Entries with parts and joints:
* start *

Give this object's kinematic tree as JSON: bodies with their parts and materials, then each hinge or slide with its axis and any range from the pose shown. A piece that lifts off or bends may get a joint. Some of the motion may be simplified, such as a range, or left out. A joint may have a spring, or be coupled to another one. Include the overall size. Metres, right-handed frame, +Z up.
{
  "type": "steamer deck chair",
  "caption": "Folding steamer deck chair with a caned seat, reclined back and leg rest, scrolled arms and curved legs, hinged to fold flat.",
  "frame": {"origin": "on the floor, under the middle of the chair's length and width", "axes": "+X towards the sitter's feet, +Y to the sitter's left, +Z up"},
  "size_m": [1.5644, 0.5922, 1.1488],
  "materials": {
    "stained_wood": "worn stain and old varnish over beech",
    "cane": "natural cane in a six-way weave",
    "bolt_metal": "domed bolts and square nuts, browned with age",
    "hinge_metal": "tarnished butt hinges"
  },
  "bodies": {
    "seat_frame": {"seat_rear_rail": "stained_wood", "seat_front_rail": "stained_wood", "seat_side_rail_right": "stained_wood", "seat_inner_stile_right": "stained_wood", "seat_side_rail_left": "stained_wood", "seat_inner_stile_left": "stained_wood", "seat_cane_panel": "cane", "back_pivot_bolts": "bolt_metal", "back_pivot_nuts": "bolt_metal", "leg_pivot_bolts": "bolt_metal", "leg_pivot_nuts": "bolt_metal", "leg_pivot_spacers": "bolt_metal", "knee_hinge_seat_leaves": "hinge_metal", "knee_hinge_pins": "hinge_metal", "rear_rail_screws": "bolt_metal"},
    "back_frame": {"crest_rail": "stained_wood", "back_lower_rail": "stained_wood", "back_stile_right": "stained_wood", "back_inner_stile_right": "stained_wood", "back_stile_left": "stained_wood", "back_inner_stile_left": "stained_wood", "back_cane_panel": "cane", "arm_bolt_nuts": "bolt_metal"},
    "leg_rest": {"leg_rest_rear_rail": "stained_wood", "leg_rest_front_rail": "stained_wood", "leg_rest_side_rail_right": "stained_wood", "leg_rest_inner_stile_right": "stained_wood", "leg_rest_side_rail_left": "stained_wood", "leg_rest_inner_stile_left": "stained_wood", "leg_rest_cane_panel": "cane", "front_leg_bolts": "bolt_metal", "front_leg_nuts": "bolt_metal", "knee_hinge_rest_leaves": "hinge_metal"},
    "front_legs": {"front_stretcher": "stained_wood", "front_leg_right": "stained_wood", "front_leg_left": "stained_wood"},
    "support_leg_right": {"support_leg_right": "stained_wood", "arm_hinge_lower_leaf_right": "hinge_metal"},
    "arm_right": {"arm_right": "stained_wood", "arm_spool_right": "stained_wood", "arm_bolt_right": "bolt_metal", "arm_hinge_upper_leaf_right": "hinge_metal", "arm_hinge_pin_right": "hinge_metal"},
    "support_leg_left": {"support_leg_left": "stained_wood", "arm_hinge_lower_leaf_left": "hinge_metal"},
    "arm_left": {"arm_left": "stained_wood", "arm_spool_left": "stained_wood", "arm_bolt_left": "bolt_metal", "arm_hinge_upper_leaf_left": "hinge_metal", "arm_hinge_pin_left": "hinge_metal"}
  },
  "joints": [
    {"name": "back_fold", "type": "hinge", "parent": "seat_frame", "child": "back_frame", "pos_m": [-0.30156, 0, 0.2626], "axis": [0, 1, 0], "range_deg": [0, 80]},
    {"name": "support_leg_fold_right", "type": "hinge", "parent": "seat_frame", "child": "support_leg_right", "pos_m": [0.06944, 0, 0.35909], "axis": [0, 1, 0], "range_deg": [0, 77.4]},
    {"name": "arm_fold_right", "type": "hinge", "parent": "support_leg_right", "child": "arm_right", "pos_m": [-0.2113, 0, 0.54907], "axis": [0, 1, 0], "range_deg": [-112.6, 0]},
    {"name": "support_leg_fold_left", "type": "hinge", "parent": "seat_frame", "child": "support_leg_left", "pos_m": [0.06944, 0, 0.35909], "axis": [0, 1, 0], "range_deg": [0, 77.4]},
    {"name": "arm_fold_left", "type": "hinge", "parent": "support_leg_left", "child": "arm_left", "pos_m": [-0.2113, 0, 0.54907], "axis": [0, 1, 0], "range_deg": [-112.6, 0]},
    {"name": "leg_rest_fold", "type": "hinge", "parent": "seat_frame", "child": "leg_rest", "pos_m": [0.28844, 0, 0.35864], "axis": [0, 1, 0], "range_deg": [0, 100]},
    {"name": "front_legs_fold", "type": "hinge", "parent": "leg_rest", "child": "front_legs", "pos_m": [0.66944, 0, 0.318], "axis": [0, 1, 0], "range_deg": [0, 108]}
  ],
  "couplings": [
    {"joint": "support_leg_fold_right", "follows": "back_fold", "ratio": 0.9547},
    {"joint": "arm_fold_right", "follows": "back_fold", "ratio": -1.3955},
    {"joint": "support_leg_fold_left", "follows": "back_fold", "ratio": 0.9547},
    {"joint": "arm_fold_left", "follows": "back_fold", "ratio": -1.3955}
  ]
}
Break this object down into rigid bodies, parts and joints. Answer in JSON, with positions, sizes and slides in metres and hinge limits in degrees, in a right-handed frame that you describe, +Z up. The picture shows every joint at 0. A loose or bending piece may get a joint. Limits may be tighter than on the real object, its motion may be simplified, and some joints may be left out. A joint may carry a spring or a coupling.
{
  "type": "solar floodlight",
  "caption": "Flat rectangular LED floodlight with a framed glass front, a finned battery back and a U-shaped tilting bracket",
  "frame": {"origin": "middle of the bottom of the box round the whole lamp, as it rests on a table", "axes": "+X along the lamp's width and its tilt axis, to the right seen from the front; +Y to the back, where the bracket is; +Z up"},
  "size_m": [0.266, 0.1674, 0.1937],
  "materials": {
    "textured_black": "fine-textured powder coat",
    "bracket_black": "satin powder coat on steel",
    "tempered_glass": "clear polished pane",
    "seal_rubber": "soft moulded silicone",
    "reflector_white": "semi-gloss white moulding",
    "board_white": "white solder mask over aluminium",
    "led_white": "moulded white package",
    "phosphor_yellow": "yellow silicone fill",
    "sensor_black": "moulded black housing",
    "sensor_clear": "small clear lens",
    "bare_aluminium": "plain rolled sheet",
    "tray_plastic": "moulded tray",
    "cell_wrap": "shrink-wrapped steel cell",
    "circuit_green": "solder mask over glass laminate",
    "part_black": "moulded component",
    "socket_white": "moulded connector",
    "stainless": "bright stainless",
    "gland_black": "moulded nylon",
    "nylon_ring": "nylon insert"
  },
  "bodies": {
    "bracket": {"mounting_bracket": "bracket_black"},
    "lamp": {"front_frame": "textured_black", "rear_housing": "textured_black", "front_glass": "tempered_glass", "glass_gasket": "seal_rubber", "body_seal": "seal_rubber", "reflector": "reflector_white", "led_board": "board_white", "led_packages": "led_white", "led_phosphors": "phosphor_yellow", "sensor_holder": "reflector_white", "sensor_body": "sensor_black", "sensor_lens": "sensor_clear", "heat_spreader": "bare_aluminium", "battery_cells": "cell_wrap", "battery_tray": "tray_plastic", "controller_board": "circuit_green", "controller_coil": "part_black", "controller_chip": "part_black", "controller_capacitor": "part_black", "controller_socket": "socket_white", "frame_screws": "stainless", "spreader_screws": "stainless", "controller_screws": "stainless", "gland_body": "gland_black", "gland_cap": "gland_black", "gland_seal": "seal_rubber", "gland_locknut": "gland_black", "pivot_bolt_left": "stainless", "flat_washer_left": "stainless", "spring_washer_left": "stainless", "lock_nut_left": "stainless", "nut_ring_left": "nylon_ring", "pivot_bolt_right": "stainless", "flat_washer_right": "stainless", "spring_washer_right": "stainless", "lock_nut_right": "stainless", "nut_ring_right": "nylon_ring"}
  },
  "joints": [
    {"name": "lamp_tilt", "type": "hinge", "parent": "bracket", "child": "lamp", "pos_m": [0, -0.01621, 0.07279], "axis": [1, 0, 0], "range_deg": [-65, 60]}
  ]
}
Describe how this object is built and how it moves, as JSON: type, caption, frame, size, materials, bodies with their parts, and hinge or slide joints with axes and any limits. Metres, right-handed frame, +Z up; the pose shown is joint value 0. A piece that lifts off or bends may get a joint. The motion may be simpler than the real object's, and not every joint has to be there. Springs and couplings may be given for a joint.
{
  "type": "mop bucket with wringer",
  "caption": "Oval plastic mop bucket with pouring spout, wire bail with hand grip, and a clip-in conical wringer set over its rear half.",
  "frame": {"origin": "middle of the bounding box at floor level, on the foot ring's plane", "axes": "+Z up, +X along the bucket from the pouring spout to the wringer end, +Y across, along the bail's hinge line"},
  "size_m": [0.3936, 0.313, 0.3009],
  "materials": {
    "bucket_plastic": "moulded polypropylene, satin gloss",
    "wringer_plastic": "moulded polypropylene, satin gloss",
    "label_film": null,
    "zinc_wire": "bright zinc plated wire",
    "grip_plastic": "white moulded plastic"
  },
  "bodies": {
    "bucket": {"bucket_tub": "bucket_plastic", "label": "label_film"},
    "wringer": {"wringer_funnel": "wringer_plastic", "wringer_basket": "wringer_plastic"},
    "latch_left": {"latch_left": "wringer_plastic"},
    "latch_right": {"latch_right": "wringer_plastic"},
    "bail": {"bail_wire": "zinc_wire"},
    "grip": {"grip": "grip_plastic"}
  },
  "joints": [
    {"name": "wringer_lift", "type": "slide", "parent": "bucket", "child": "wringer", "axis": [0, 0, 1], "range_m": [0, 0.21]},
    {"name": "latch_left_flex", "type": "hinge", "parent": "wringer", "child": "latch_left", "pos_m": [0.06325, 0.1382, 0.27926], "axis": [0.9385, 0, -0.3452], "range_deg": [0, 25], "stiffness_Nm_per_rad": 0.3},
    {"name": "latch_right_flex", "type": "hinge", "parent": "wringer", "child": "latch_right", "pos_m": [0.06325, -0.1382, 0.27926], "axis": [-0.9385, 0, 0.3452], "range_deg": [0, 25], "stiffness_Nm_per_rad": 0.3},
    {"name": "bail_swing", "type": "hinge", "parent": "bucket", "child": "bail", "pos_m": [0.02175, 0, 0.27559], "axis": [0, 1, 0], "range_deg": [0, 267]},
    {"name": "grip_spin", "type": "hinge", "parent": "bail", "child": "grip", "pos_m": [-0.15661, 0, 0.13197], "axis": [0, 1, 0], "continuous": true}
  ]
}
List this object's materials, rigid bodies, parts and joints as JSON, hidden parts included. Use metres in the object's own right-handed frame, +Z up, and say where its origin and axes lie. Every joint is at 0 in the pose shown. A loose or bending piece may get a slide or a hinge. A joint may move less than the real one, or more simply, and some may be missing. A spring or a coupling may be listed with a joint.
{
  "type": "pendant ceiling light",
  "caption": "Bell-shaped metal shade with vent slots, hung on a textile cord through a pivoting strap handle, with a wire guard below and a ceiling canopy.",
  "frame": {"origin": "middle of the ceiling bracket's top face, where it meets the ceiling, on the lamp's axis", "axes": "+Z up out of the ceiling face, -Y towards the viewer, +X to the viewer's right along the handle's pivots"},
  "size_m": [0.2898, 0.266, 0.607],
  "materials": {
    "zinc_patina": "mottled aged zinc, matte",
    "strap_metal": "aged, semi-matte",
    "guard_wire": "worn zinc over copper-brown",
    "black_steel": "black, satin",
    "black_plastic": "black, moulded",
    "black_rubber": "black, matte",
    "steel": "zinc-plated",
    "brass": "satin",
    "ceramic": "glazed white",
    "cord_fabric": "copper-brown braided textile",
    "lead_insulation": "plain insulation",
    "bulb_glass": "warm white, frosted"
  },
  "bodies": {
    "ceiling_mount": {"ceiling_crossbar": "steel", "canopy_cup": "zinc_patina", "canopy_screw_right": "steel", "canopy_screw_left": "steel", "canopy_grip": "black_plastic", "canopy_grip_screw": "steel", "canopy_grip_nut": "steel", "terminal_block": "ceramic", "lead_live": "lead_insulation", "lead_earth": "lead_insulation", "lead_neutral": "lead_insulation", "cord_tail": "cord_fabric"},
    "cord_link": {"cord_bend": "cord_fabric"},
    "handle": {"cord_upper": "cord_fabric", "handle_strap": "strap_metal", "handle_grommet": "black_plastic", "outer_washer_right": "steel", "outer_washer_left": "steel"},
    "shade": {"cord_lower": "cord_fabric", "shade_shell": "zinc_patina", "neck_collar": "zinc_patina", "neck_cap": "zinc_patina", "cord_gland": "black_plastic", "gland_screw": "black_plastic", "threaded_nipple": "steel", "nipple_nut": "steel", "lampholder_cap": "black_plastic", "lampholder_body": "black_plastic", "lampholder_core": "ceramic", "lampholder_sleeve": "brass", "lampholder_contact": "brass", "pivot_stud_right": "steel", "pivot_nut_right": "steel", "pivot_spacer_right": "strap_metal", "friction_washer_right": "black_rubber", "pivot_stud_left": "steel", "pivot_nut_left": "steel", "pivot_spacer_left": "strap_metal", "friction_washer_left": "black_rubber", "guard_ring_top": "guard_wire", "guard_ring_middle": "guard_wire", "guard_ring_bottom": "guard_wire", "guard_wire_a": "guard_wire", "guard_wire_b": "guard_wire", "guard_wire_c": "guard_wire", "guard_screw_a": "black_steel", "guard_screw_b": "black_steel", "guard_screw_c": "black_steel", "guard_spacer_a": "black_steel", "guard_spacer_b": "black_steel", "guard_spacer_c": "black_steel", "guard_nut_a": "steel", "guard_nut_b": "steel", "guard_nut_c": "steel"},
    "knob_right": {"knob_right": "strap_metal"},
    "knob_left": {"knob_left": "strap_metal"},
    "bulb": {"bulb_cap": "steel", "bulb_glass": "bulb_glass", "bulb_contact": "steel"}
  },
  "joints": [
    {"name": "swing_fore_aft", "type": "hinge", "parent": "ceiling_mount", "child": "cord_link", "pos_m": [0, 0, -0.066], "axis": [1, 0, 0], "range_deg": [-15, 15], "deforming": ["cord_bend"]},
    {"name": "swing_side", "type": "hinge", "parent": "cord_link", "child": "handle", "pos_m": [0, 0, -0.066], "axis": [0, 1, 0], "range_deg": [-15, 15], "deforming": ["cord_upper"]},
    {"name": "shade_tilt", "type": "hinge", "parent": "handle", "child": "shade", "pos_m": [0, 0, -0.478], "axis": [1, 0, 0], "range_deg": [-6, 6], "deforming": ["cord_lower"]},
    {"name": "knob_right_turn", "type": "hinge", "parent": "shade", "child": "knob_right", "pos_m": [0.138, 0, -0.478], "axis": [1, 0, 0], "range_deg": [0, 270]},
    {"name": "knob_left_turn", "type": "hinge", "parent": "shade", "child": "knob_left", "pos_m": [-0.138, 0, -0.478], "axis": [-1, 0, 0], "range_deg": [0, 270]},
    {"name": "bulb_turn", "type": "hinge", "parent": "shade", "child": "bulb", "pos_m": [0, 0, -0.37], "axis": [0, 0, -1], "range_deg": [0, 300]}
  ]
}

* end *

*TASK STATEMENT*. Search the data for the string "this". List each line that has it.

*EXERCISE RESPONSE*.
Give this object's kinematic tree as JSON: bodies with their parts and materials, then each hinge or slide with its axis and any range from the pose shown. A piece that lifts off or bends may get a joint. Some of the motion may be simplified, such as a range, or left out. A joint may have a spring, or be coupled to another one. Include the overall size. Metres, right-handed frame, +Z up.
Break this object down into rigid bodies, parts and joints. Answer in JSON, with positions, sizes and slides in metres and hinge limits in degrees, in a right-handed frame that you describe, +Z up. The picture shows every joint at 0. A loose or bending piece may get a joint. Limits may be tighter than on the real object, its motion may be simplified, and some joints may be left out. A joint may carry a spring or a coupling.
Describe how this object is built and how it moves, as JSON: type, caption, frame, size, materials, bodies with their parts, and hinge or slide joints with axes and any limits. Metres, right-handed frame, +Z up; the pose shown is joint value 0. A piece that lifts off or bends may get a joint. The motion may be simpler than the real object's, and not every joint has to be there. Springs and couplings may be given for a joint.
List this object's materials, rigid bodies, parts and joints as JSON, hidden parts included. Use metres in the object's own right-handed frame, +Z up, and say where its origin and axes lie. Every joint is at 0 in the pose shown. A loose or bending piece may get a slide or a hinge. A joint may move less than the real one, or more simply, and some may be missing. A spring or a coupling may be listed with a joint.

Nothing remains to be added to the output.